March 28, 2024
Cimavax

That’s a question Americans should ask themselves, especially those Americans that have cancer, know someone who has cancer, or have lost someone to cancer. That is because Cimavax is a Cuban drug that has been extending the lives of cancer patients since the 1990s. Cimavax, has been shown in Cuban trials to extend the lives of lung cancer patients by months, and sometimes years, but cannot be found in the US due to the embargo against Cuba that has been in place for more than five decades.

Cimavax fights cancer by stimulating an immune response against a protein in the blood that triggers the growth of lung cancer. After an induction period, patients receive a monthly dose by injection. It’s a product of Cuba’s biotechnology industry, nurtured by former President Fidel Castro since the early 1980s.

Due to the embargo placed on Cuba by the United States, that country had to produce the drugs it could not access or afford. And medications like Cimavax – low-tech products that could be administered in a rural setting – were developed to fit the Cuban context.  Although the Cubans will not reveal the cost of producing Cimavax, it is cheaper than other treatments.

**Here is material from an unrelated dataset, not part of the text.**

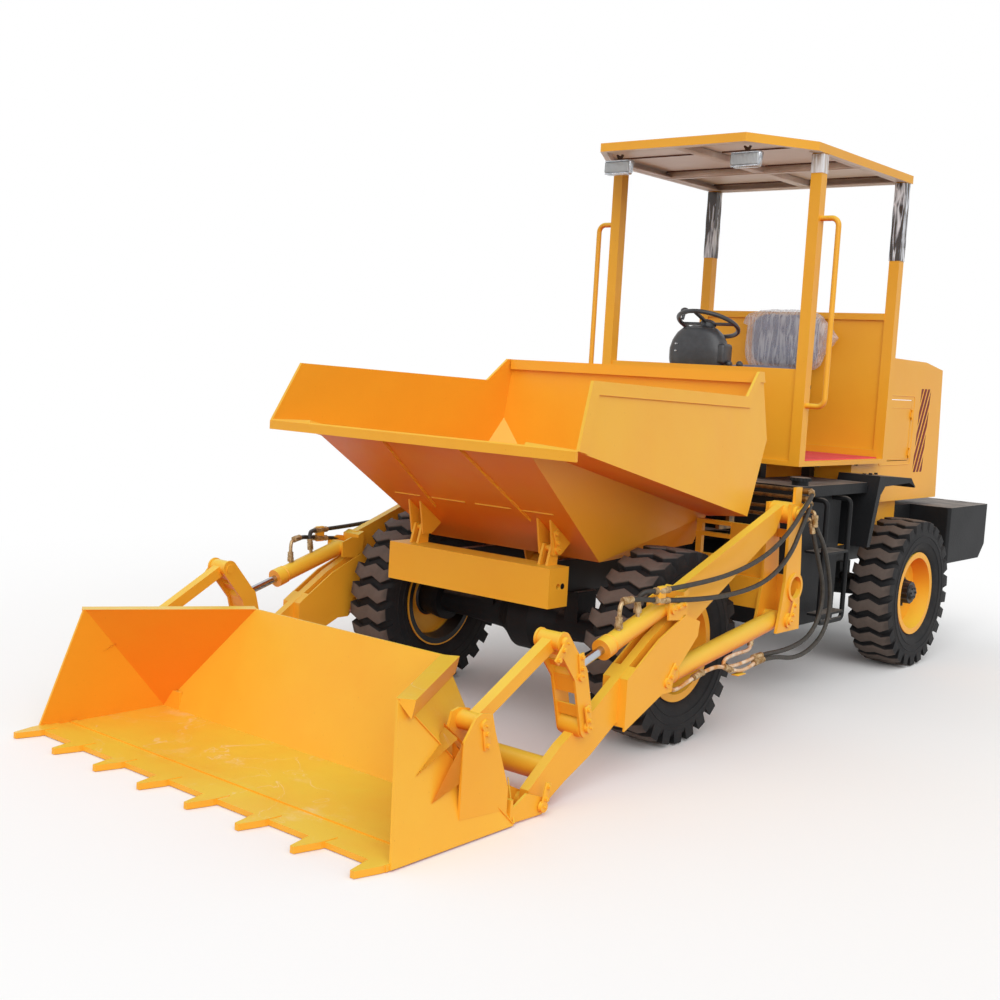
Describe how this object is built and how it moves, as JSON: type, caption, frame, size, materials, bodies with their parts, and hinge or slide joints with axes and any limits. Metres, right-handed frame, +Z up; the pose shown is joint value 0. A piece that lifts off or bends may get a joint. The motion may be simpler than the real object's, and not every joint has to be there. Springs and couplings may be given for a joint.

For Cuba’s residents, all health care is free. One beneficiary is Lucrecia de Jesus Rubillo, 65, who lives on the fifth floor of a block of flats in the east of Havana. Last September she was given two or three months to live. What began as pain in Lucrecia’s leg, was diagnosed as stage-four lung cancer that had spread. She had chemotherapy. “That was really very hard,” she says. “It gave me nausea, and it hurt. But my kids asked me to fight, so I did.”

Lucrecia de Jesus Rubillo

After radiotherapy, Lucrecia began Cimavax injections. Now she is strong enough to walk up the five flights of stairs to her home, and her persistent cough has diminished. She feels better, more hopeful, and is thinking about what to do next. Her doctor is Elia Neninger, an oncologist at the Hermanos Ameijeiras Hospital in Havana. Neninger is one of the principal clinicians to trial Cimavax on patients since the 1990s.

“Lucrecia arrived incapacitated by her disease in a wheelchair,” Neninger remembers. “Now the tumour on her lung has disappeared, and the lesions on her liver aren’t there either. With Cimavax, she’s in a maintenance phase.” Neninger, who has  treated hundreds of patients with Cimavax says she has treated stage-four lung cancer patients who are still alive 10 years after their diagnosis.

Yes, Cimavax is mostly proven to extend life for months, not years, does not help everyone, and in trials, around 20% of patients haven’t responded, but that’s often because the disease is very advanced, or they have associated illnesses that make treatment more difficult according to Dr Neninger. Still, it has worked miracles in more patients than not, and American cancer patients deserve to be exposed to the chance that it might work for them.

There might be hope on the horizon because American trials of Cimavax are already taking place at the Roswell Park Cancer Institute in Buffalo, New York. It is the first time a Cuban medication has been trialled in the US, and required special permission because the embargo prohibits most collaboration and trade. It was able to be arranged due to the improved relations with Cuba under President Obama.

Nonetheless, Dr Kelvin Lee, the Chair of Immunology at the Roswell Park Cancer Institute  is impressed. Cancer immunotherapy is getting more expensive in the US, Lee says. A cheap vaccine that can be administered at primary care level is very attractive. And he thinks it is possible that Cimavax could be used to prevent lung cancer, too.

Dr Kelvin Lee

“If we could vaccinate the high-risk smokers to prevent them from developing lung cancer, that would have an enormous public health impact both in the United States and worldwide.” This has not been proven, however, and the initial US trials of Cimavax only began in January.

There is political uncertainty, too. On the campaign trail before his election, President Trump said he would reverse the thaw with Cuba that began under the Obama administration, unless there was change on the island, which is governed as a one-party state.

“Our demands will include religious and political freedom for the Cuban people, and the freeing of political prisoners,” Trump said on the campaign trail in Miami. So far, Cuba has not made it to the top of his in-tray.

There is a large constituency of Americans who believe that Cuba does not deserve the kind of recognition and status the association with the Roswell Park Cancer Institute brings. This means that the battle to bring this life saver to Americans who need it is still largely ahead, but it’s one worth fighting.